日本のゆくえ

日本の経済と、日本人の精神はどこへ行くのか? 新自由主義社会に反乱を起こし、生き残るためのブログ

出社が楽しい経済学-第三回

2009-01-30 10:55:34 | Weblog
一昨日のNHK教育テレビ「出社が楽しい経済学」より

http://www.nhk.or.jp/shussya/word/index.html
第三回「比較優位」

前編「ボクの生きる道」

 オフィスで落ち込む新人社員・小山内。同じ新人でありながら、社長賞をとった優秀な同期と比べてのこと。全ての能力で同期にかなわない小山内、彼の生きる道はあるのか?

 →全ての能力において同期の花形君に劣ると嘆く新人・小山内君。そんな彼を救うのが「比較優位」の考え方。
 例えば、2人で2つの仕事を分業する時、どちらも花形君のほうが得意であっても、機会費用(その仕事をすることで犠牲になる仕事)が小さい仕事に特化、分業することで全体の生産性が上がる。高い能力を持つ花形君であっても能力の低い小山内君とうまく協力することで生産性を高めることができるのだ。
 ポイントは誰でも何からの比較優位を持つということ。小山内君にも生きていく道はある。

(引用終わり)

世の中、「分業」で成り立っているということを忘れて、役員が一番上で、その次に正社員、派遣社員、請負、日雇い、パート、アルバイトと職業差別ができてしまっている昨今でありますが。

会社の役員がトイレ掃除に時間を取られてしまったり、パートのオバチャンが経営を任されたりしてしまえば、企業の生産性は瞬間的に落ちてしまいます。

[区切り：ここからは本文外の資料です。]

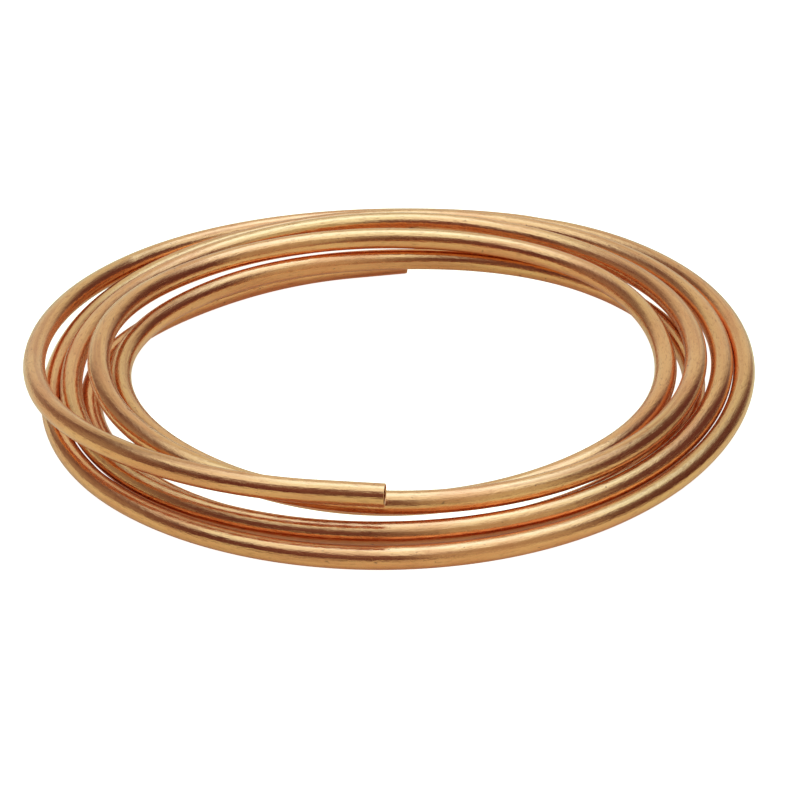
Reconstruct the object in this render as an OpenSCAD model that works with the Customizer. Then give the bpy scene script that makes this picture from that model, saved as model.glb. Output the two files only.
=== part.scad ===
// Copper tube coil: soft copper tube wound into a loose flat coil, lying on the floor.
// One continuous hollow tube, about five and a half turns, cut square at both ends.
// Millimetres, +Z up, origin on the floor under the middle of the coil. The front is at -Y.

/* [Tube] */
// Outer diameter of the tube
tube_od = 12.7; // [8:0.1:16]
// Wall thickness of the tube
tube_wall = 0.8; // [0.6:0.05:1.2]

/* [Coil] */
// Diameter of the coil, between the middles of an average turn
coil_d = 366; // [300:1:600]
// Length of the straight stretch at each cut end
end_len = 34; // [20:1:45]

/* [Hidden] */
COPPER = [0.80, 0.52, 0.34];
SIDES = 12;           // sides of the bent tube's section
STEPS = 6;            // rings in each eighth of a turn
LEAD = 2;             // straight lead at each end of the bent tube, half of it inside the straight end
INSET = 0.02;         // how far the lead stays within the straight end's wall, on both faces
BENT = [0.26, 43.8]; // where the bent tube starts and stops, in eighths of a turn

// The route, an eighth of a turn at a time: one row a turn, wound clockwise seen from above.
// Columns: front, front left, left, back left, back, back right, right, front right.
// How far the tube lies outside the average turn, in tube diameters
OUT = [
    [ 0.4,  1.3,  1.7,  2.3,  2.3,  2.2,  1.6,  1.2],
    [ 1.6,  1.5,  0.9,  1.2,  1.3,  1.1,  0.6,  0.2],
    [ 0.3,  0.5,  0.0,  0.1,  0.3, -0.1, -0.6, -0.6],
    [-0.5, -0.6, -1.4, -2.1, -2.8, -1.9, -2.0, -1.7],
    [-1.9, -2.2, -2.2, -2.9, -2.9, -1.3, -0.7, -0.8],
    [-0.7, -0.5, -0.9, -2.0, -2.2]];
// How high the middle of the tube lies above the floor, in tube diameters
HIGH = [
    [ 3.3,  3.3,  2.2,  1.4,  1.0,  1.3,  1.3,  0.8],
    [ 0.9,  1.0,  1.0,  1.2,  1.4,  1.6,  1.6,  1.2],
    [ 1.3,  1.4,  1.6,  1.6,  1.7,  1.7,  2.0,  2.0],
    [ 2.3,  2.8,  3.0,  2.4,  2.3,  1.9,  1.7,  1.7],
    [ 1.4,  1.6,  1.7,  1.5,  1.2,  0.9,  0.8,  0.6],
    [ 0.6,  0.7,  0.8,  0.5,  0.5]];
out_all = [for (turn = OUT) each turn];
high_all = [for (turn = HIGH) each turn];

// A smooth curve through the values v, at place u along them
function curve(v, u) =
    let (k = min(floor(u), len(v) - 2), t = u - k,
         a = v[max(k - 1, 0)], b = v[k], c = v[k + 1], d = v[min(k + 2, len(v) - 1)])
    b + t * ((c - a) / 2 + t * (a - 2.5 * b + 2 * c - d / 2 + t * (1.5 * (b - c) + (d - a) / 2)));

// The middle of the tube at place u, in eighths of a turn from the front
function middle(u) =
    let (r = coil_d / 2 + tube_od * curve(out_all, u), turned = 45 * u - 90)
    [-r * cos(turned), r * sin(turned), tube_od * curve(high_all, u)];

function unit(v) = v / norm(v);
// Direction of the tube at u, then the direction across it and the one over it
function along(u) = unit(middle(u + 0.01) - middle(u - 0.01));
function across(u) = unit(cross(along(u), [0, 0, 1]));
function over(u) = cross(across(u), along(u));

// A ring of points round the tube's middle, moved on by shift along the tube
function ring(u, r, shift) =
    [for (i = [0:SIDES - 1]) let (a = 360 * i / SIDES)
        middle(u) + along(u) * shift + r * (cos(a) * across(u) + sin(a) * over(u))];

// Radius of the section's corners that gives the polygon the area of a circle of radius r
function corner_r(r) = r * sqrt(2 * PI / (SIDES * sin(360 / SIDES)));

ring_count = round((BENT[1] - BENT[0]) * STEPS);
function place(i) = BENT[0] + (BENT[1] - BENT[0]) * i / ring_count;
// The rings of one wall surface, with corners at radius r: a straight lead in, the bends, and a
// straight lead out. The leads have their corners at lead_r, and run inside the straight ends' walls.
function rings(r, lead_r) = [
    each ring(BENT[0], lead_r, -LEAD),
    each ring(BENT[0], lead_r, 0),
    for (i = [1:ring_count - 1]) each ring(place(i), r, 0),
    each ring(BENT[1], lead_r, 0),
    each ring(BENT[1], lead_r, LEAD)];

tube_r = tube_od / 2;
bore_r = tube_r - tube_wall;
outer_points = rings(corner_r(tube_r), tube_r - INSET);
inner_points = rings(corner_r(bore_r), (bore_r + INSET) / cos(180 / SIDES));
per_wall = len(outer_points);

// Puts the middle of the coil's box over the origin, and its underside on the floor
box_low = [for (k = [0:2]) min([for (p = outer_points) p[k]])];
box_high = [for (k = [0:2]) max([for (p = outer_points) p[k]])];
to_origin = [-(box_low[0] + box_high[0]) / 2, -(box_low[1] + box_high[1]) / 2, -box_low[2]];

// Corner numbers of the wall's faces: outside, bore, and the ring that closes each end
function next(j) = (j + 1) % SIDES;
wall_faces = [
    for (i = [0:per_wall / SIDES - 2], j = [0:SIDES - 1]) let (a = i * SIDES, b = a + SIDES)
        each [[a + j, b + next(j), b + j], [a + j, a + next(j), b + next(j)]],
    for (i = [0:per_wall / SIDES - 2], j = [0:SIDES - 1])
        let (a = per_wall + i * SIDES, b = a + SIDES)
        each [[a + j, b + j, b + next(j)], [a + j, b + next(j), a + next(j)]]];
last = per_wall - SIDES;
end_faces = [for (j = [0:SIDES - 1]) each [
    [j, per_wall + next(j), next(j)], [j, per_wall + j, per_wall + next(j)],
    [last + j, last + next(j), per_wall + last + next(j)],
    [last + j, per_wall + last + next(j), per_wall + last + j]]];

module bent_tube() {
    polyhedron(points = concat(outer_points, inner_points), faces = concat(wall_faces, end_faces));
}

// A straight hollow end that starts in the lead at place u and points the way heading says, 1 or -1
module straight_end(u, heading) {
    z = along(u) * heading;
    x = across(u);
    y = cross(z, x);
    p = middle(u) + z * LEAD / 2;
    multmatrix([[x[0], y[0], z[0], p[0]], [x[1], y[1], z[1], p[1]], [x[2], y[2], z[2], p[2]]])
        difference() {
            cylinder(r = tube_r, h = end_len, $fn = 96);
            translate([0, 0, -1])
                cylinder(r = bore_r, h = end_len + 2, $fn = 96);
        }
}

module tube() {
    color(COPPER) translate(to_origin) {
        bent_tube();
        straight_end(BENT[0], -1);
        straight_end(BENT[1], 1);
    }
}

tube();
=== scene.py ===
import math

import bpy
import numpy as np
from mathutils import Matrix, Vector


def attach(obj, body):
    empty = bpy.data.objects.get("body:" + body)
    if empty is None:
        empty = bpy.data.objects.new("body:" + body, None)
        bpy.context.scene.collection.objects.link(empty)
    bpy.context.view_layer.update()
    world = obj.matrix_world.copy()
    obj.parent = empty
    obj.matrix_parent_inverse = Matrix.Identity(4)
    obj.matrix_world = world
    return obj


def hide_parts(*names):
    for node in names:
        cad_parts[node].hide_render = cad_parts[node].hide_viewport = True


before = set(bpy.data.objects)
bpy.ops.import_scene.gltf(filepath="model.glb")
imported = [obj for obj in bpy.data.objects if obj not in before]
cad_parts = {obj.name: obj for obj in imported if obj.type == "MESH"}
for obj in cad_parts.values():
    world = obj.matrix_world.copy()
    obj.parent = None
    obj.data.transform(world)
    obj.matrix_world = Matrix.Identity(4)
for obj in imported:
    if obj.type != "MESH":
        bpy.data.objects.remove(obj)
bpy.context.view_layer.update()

# ---- the tube, in metres: the same sizes and route as the part's source ----
TUBE_D = 0.0127
TUBE_R = TUBE_D / 2
WALL = 0.0008
COIL_R = 0.366 / 2
END_LEN = 0.034
LEAD = 0.002          # straight lead at each end of the bent stretch
INSET = 0.00002       # how far the lead's corners stay within the straight end's wall
BENT = (0.26, 43.8)   # where the bent stretch starts and stops, in eighths of a turn
# Rows are turns; columns run from the front, clockwise seen from above, an eighth of a turn apart.
# How far the tube lies outside the average turn, in tube diameters
OUT = (
    (0.4, 1.3, 1.7, 2.3, 2.3, 2.2, 1.6, 1.2),
    (1.6, 1.5, 0.9, 1.2, 1.3, 1.1, 0.6, 0.2),
    (0.3, 0.5, 0.0, 0.1, 0.3, -0.1, -0.6, -0.6),
    (-0.5, -0.6, -1.4, -2.1, -2.8, -1.9, -2.0, -1.7),
    (-1.9, -2.2, -2.2, -2.9, -2.9, -1.3, -0.7, -0.8),
    (-0.7, -0.5, -0.9, -2.0, -2.2))
# How high the middle of the tube lies above the floor, in tube diameters
HIGH = (
    (3.3, 3.3, 2.2, 1.4, 1.0, 1.3, 1.3, 0.8),
    (0.9, 1.0, 1.0, 1.2, 1.4, 1.6, 1.6, 1.2),
    (1.3, 1.4, 1.6, 1.6, 1.7, 1.7, 2.0, 2.0),
    (2.3, 2.8, 3.0, 2.4, 2.3, 1.9, 1.7, 1.7),
    (1.4, 1.6, 1.7, 1.5, 1.2, 0.9, 0.8, 0.6),
    (0.6, 0.7, 0.8, 0.5, 0.5))

# How finely the part's own mesh is cut: sides of its section, and rings in each eighth of a turn
CAD_SIDES = 12
CAD_STEPS = 6

# ---- mesh fineness ----
SIDES = 36
STEPS = 44            # rings in each eighth of a turn, outside
BORE_STEPS = 10       # and inside the bore
END_RINGS = 12        # rings along each straight end
STRIPS = 13           # strips that the map for baking cuts each wall into
BORE_SHARE = 0.1      # the bore's share of that map

# ---- small shapes, in metres ----
EDGE = 0.00015        # reach of the rounding at a cut edge, along the tube
NEAR = 0.0005         # how far from the cut face the wall is plain again
FADE = 0.05           # length over which the tube grows oval beyond its round ends

# ---- dents, each: place in eighths of a turn, side in degrees, depth, half length, half width ----
# The side is measured round the tube from the outer side of the coil, over the top.
DENTS = (
    (2.9, 60, 0.00045, 0.009, 0.004),
    (9.2, 35, 0.00030, 0.012, 0.005),
    (14.3, 70, 0.00035, 0.010, 0.004),
    (25.3, 60, 0.00050, 0.008, 0.004),
    (20.5, 110, 0.00030, 0.012, 0.005),
    (7.4, 40, 0.00030, 0.014, 0.005),
    (8.3, 20, 0.00025, 0.008, 0.004),
    (36.6, 100, 0.00035, 0.010, 0.004),
    (4.6, 120, 0.00030, 0.012, 0.005))


# ---- the route ----
def flat(rows):
    return np.array([value for row in rows for value in row])


def curve(values, u):
    """A smooth curve through the values, at places u along them."""
    k = np.clip(np.floor(u).astype(int), 0, len(values) - 2)
    t = u - k
    a, b = values[np.maximum(k - 1, 0)], values[k]
    c, d = values[k + 1], values[np.minimum(k + 2, len(values) - 1)]
    bend = a - 2.5 * b + 2 * c - d / 2 + t * (1.5 * (b - c) + (d - a) / 2)
    return b + t * ((c - a) / 2 + t * bend)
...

トイレ掃除は大切な仕事ですが、会社の役員と、パートのオバチャンでトイレ掃除の競争をさせれば、それほどの能力差は出ないでしょう。

このように誰にでもある何らかの取り柄をうまく分業できれば、生産性は著しく向上していくということが大切なのでしょう。専業主婦などの考え方も(女性の方が給与が高いという場合もあるのですが)、比較優位の考え方では理にかなっています。

昔は少人数の家内制手工業や、問屋制家内工業が中心でしたから、一店主が何から何までやらなければならず、生産性も非常に低かったわけです。

現在のように、仕事が分業化され、専門化されたとしても、会社で何の役にも立っていないと馬鹿にされている人間が、掃除や雑用をこなしてくれているからこそ、上澄みの部分で気持ちよく働ける人間もいるということだけなのです。

現在は、「比較優位」の考え方がワールドワイドで利用されて、低い技術のものは中国や東南アジアに生産を移転させるようになったのだそうです。

いわゆるグローバリズム(グローバリゼーション)というものですが、サミュエルソンなどは経済学において比較優位を超える発見は無いとまで言っていたそうです。

しかし、昨今はコンピュータなど電子部品の殆どは中国や東南アジアからの輸入品であり、ハブ空港も、金融拠点も殆ど海外なわけで、日本のどこに比較優位があるのか、サッパリ分からなくなっています。

結論を言えば、「比較優位」は時々逆転することがあるので、現在利益が出てない部門でも手元に置いておかなければならないのですが、何でもかんでもリストラして、手放してしまったことに現在の日本の間抜けさがあるのでしょう。